As empresas alimentícias frequentemente alegam estar combatendo os efeitos das mudanças climáticas. Durante anos, a Coca-Cola realizou campanhas promovendo seus esforços na proteção da água. Mas isso é principalmente marketing: desde pelo menos o início dos anos 2000, da Índia ao México e à África do Sul, a Coca-Cola tem sido acusada de extrair água de áreas propensas à seca. A empresa alega que devolve 94% da água que usa para a natureza, mas o processo ainda é incrivelmente intensivo em água: um artigo de 2010 estimou que são necessários centenas de litros de água para produzir apenas um litro de uma bebida gasosa/carbonatada e açucarada padrão.

Os governos começaram a reagir. No início deste ano, na Austrália Ocidental, após protestos públicos sobre o uso de água pela Coca-Cola durante uma seca, o ministro local da água anunciou que a empresa suspenderia temporariamente a extração de água subterrânea.

Ações como essas são importantes, mas também mostram que simplesmente pedir às empresas que mudem, não é suficiente.
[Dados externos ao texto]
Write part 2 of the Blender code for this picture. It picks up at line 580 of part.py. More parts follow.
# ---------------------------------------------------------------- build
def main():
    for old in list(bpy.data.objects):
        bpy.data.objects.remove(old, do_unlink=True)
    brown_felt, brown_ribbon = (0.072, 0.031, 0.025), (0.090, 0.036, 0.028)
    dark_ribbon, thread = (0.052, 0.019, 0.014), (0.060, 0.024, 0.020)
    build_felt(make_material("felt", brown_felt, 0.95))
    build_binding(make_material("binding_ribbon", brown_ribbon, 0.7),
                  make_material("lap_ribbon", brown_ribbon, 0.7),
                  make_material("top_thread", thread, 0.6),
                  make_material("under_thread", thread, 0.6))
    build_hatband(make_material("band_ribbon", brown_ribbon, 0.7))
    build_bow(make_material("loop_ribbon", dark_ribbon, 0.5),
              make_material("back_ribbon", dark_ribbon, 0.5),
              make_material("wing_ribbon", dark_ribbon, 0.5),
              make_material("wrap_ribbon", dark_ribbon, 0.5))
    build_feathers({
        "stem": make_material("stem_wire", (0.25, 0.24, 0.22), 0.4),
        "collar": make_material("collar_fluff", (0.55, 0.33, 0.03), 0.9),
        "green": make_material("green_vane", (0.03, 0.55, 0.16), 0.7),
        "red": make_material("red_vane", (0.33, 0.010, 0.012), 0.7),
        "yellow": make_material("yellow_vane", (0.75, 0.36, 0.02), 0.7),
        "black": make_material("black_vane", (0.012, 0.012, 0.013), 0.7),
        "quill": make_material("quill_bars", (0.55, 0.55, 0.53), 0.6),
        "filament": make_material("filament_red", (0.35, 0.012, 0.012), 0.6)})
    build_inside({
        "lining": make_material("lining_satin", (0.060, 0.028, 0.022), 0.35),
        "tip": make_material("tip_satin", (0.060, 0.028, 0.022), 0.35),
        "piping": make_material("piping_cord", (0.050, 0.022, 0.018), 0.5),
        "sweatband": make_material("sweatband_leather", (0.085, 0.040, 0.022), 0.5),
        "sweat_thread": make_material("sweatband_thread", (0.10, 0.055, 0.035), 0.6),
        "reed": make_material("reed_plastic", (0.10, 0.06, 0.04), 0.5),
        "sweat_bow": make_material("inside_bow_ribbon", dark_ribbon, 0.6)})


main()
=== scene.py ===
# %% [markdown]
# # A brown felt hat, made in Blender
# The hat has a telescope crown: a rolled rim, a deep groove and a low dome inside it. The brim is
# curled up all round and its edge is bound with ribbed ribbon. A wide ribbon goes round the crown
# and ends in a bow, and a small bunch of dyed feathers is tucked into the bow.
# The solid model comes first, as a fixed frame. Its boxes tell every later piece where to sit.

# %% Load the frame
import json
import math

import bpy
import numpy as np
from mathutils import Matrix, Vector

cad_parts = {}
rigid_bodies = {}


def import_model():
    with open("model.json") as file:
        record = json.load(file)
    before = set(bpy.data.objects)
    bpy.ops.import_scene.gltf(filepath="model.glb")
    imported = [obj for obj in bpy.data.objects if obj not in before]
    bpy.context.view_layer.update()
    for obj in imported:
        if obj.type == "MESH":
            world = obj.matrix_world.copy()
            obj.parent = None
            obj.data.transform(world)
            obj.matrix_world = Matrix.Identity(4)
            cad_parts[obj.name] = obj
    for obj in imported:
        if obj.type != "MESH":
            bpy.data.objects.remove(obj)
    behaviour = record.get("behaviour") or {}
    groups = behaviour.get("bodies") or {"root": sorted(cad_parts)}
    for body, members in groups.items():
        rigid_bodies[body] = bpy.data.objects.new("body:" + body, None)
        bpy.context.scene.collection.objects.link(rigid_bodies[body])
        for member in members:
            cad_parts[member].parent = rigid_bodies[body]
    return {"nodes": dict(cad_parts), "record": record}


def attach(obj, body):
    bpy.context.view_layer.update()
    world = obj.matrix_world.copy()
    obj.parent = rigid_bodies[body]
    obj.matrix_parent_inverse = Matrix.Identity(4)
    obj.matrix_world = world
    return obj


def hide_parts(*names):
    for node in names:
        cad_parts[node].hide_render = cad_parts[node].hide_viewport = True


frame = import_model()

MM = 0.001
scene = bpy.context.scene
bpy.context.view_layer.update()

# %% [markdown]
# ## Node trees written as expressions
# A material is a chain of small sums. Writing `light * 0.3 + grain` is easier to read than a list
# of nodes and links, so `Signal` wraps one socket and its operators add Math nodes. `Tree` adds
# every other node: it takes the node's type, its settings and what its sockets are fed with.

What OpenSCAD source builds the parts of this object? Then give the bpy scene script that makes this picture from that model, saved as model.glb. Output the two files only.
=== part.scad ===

Os governos devem fazer mais para garantirem que os alimentos ultraprocessados/junk food ​​não sejam a única opção em um mundo em aquecimento. Primeiro, os países podem garantir o direito à água limpa e à alimentação saudável, o que cria uma base legal para regulamentações futuras. Políticas como impostos, rótulos de advertência e restrições de marketing também ajudariam a reduzir o consumo de alimentos ultraprocessados ​​e impediriam que as empresas empurrassem esses produtos para crianças.

Para garantirem acesso a alimentos saudáveis ​​e água, as escolas são um ótimo ponto de partida. O programa de alimentação escolar do Brasil, que fornece refeições para 40 milhões de crianças todos os anos, exige que 75% dos alimentos sejam frescos ou minimamente processados; pelo menos 30% têm que vir de pequenas fazendas familiares, disse-me um pesquisador. Investimentos em água, saneamento e higiene também deram às crianças acesso à água potável nas escolas. Em La Guajira, o governo colombiano está trabalhando com organizações sem fins lucrativos para reconstruir a infraestrutura hídrica para fornecer água limpa às pessoas que vivem lá.

À medida que o clima extremo continua a prejudicar os suprimentos de alimentos e água, a indústria alimentícia provavelmente continuará bombardeando comunidades vulneráveis ​​com suas mensagens e produtos. Não há melhor momento para conter as vendas desses alimentos — o futuro mais quente só nos tornará ainda mais dependentes deles.